● **What the task asks**:
Send back exactly the lines from the opening line of the records below through the one with "ribbon_t = 1.2; // [0.8:0.1:1.4]".

● **Records**:

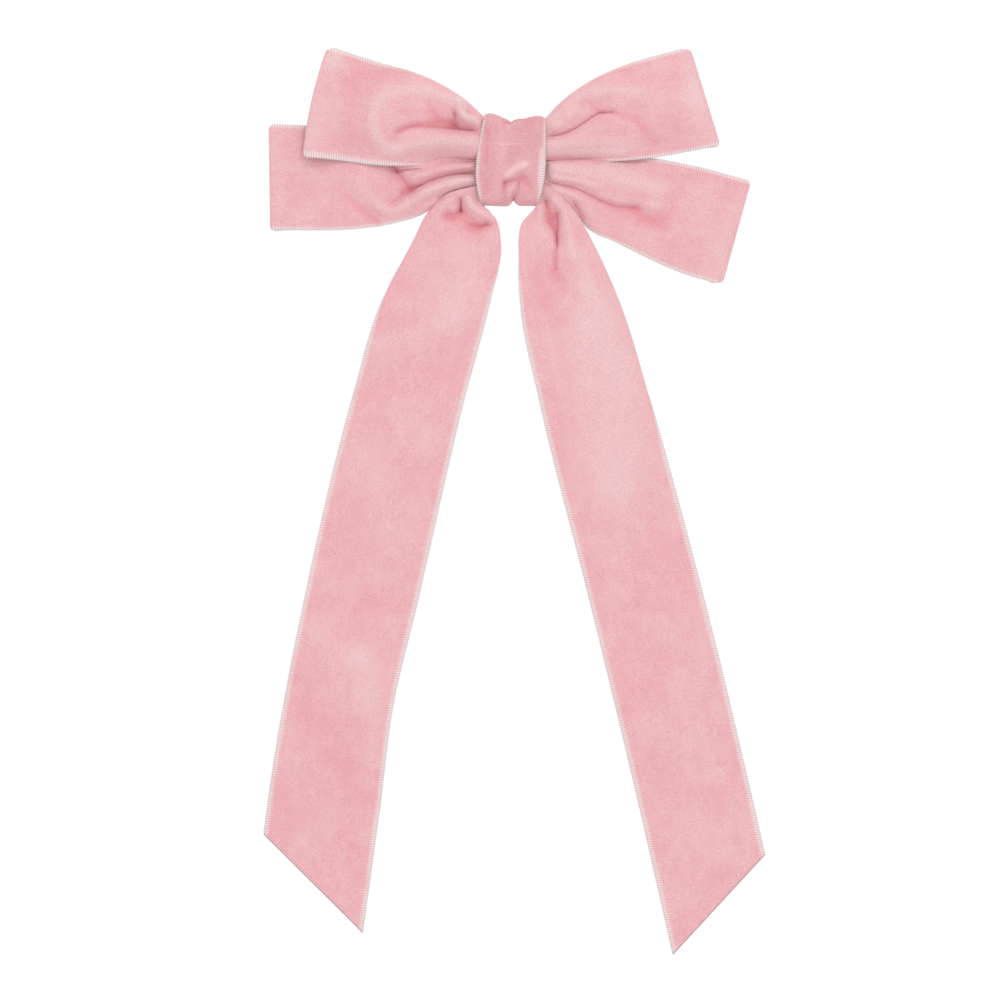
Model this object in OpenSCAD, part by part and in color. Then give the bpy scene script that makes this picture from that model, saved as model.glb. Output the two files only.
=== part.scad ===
// Hair barrette: a four-loop velvet ribbon bow with two long tails, wrapped
// onto an arched spring clip that closes behind the hair.
//
// Frame: +X to the wearer's right of the bow seen from the front, +Y towards
// the hair, +Z up. The origin is the middle of the hair channel, halfway
// between the tension bar and the clasp arm. All sizes in millimetres.

/* [Ribbon] */
// Width of the velvet ribbon
ribbon_w = 36; // [30:0.5:39]
// Thickness of the ribbon, pile included
ribbon_t = 1.2; // [0.8:0.1:1.4]

/* [Bow loops] */
// Reach of the upper left loop from the middle of the bow
upper_left_reach = 69.5; // [62:0.5:72]
// Reach of the upper right loop
upper_right_reach = 66.5; // [60:0.5:72]
// Upward tilt of the upper left loop, degrees
upper_left_tilt = 13.7; // [12:0.1:18]
// Upward tilt of the upper right loop, degrees
upper_right_tilt = 17; // [15:0.1:19]
// Reach of the lower left loop
lower_left_reach = 79; // [72:0.5:84]
// Reach of the lower right loop
lower_right_reach = 77; // [72:0.5:84]
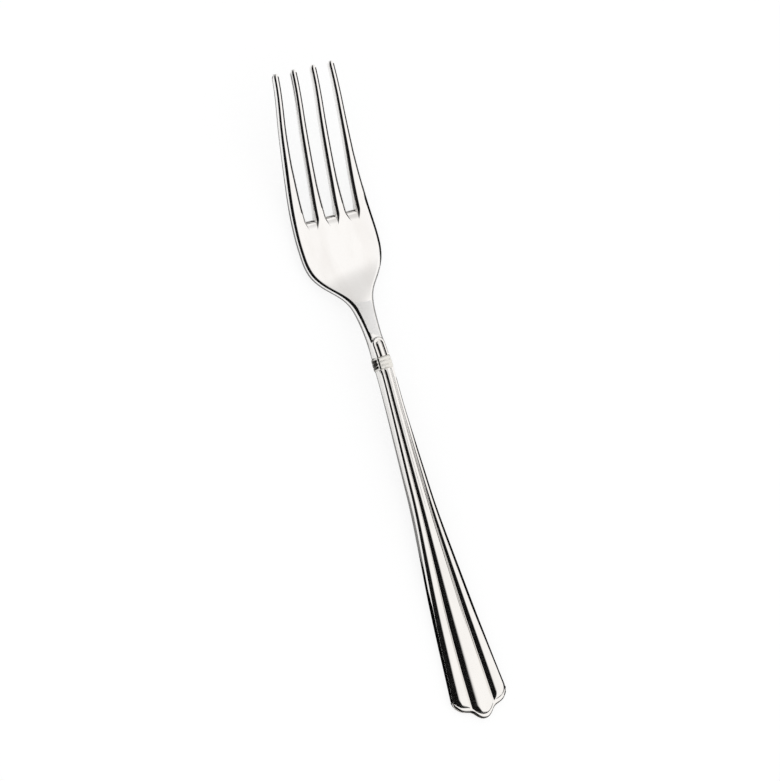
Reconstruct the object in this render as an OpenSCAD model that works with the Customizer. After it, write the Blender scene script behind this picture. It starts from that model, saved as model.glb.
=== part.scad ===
// Dinner fork with a reeded handle, lying face up on the ground plane.
// The tines point to +Y and the handle's end to -Y, and the underside rests on z = 0.
// Stations run along the fork from the tips of the tines, which are at station 0.

/* [Lengths] */
// Tips of the tines to the roots of the slots
tine_len = 44.3; // [38:0.1:52]
// Roots of the slots to the start of the neck
bowl_len = 21.7; // [17:0.1:26]
// Neck, from the shoulders to the arch moulding
neck_len = 18.6; // [14:0.1:26]
// Arch moulding, up to the collar
arch_len = 6.2; // [5:0.1:9]
// Collar of three cross bands
collar_len = 3.9; // [3:0.1:6]
// Handle below the collar, to the end of the middle lobe
handle_len = 110.3; // [90:0.1:130]

/* [Tines] */
// Width over the tips of the outer tines
tip_span = 20.9; // [20:0.1:22]
// Width over the outer tines at their roots
root_span = 26.6; // [25:0.1:28]
// Distance between the middles of the inner tines at their tips
inner_tip_pitch = 6.7; // [6:0.1:7.4]
// Distance between the middles of the inner tines at their roots
inner_root_pitch = 7.1; // [6.4:0.1:7.8]
// Width of each tine near its tip
tine_tip_w = 1.9; // [1.4:0.05:2.1]
// Width of an outer tine at its root
outer_root_w = 4.6; // [3.6:0.1:4.9]
// Width of an inner tine at its root
inner_root_w = 3.8; // [3:0.1:4.2]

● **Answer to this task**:
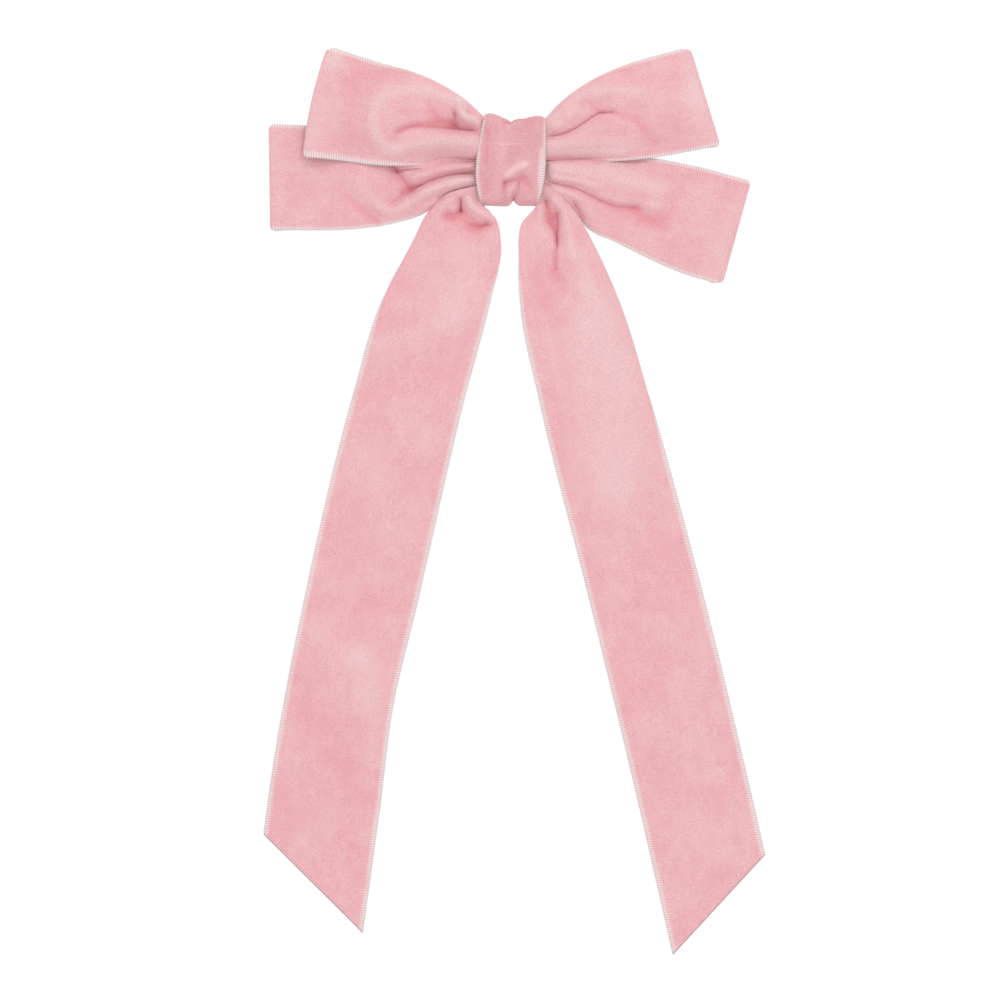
Model this object in OpenSCAD, part by part and in color. Then give the bpy scene script that makes this picture from that model, saved as model.glb. Output the two files only.
=== part.scad ===
// Hair barrette: a four-loop velvet ribbon bow with two long tails, wrapped
// onto an arched spring clip that closes behind the hair.
//
// Frame: +X to the wearer's right of the bow seen from the front, +Y towards
// the hair, +Z up. The origin is the middle of the hair channel, halfway
// between the tension bar and the clasp arm. All sizes in millimetres.

/* [Ribbon] */
// Width of the velvet ribbon
ribbon_w = 36; // [30:0.5:39]
// Thickness of the ribbon, pile included
ribbon_t = 1.2; // [0.8:0.1:1.4]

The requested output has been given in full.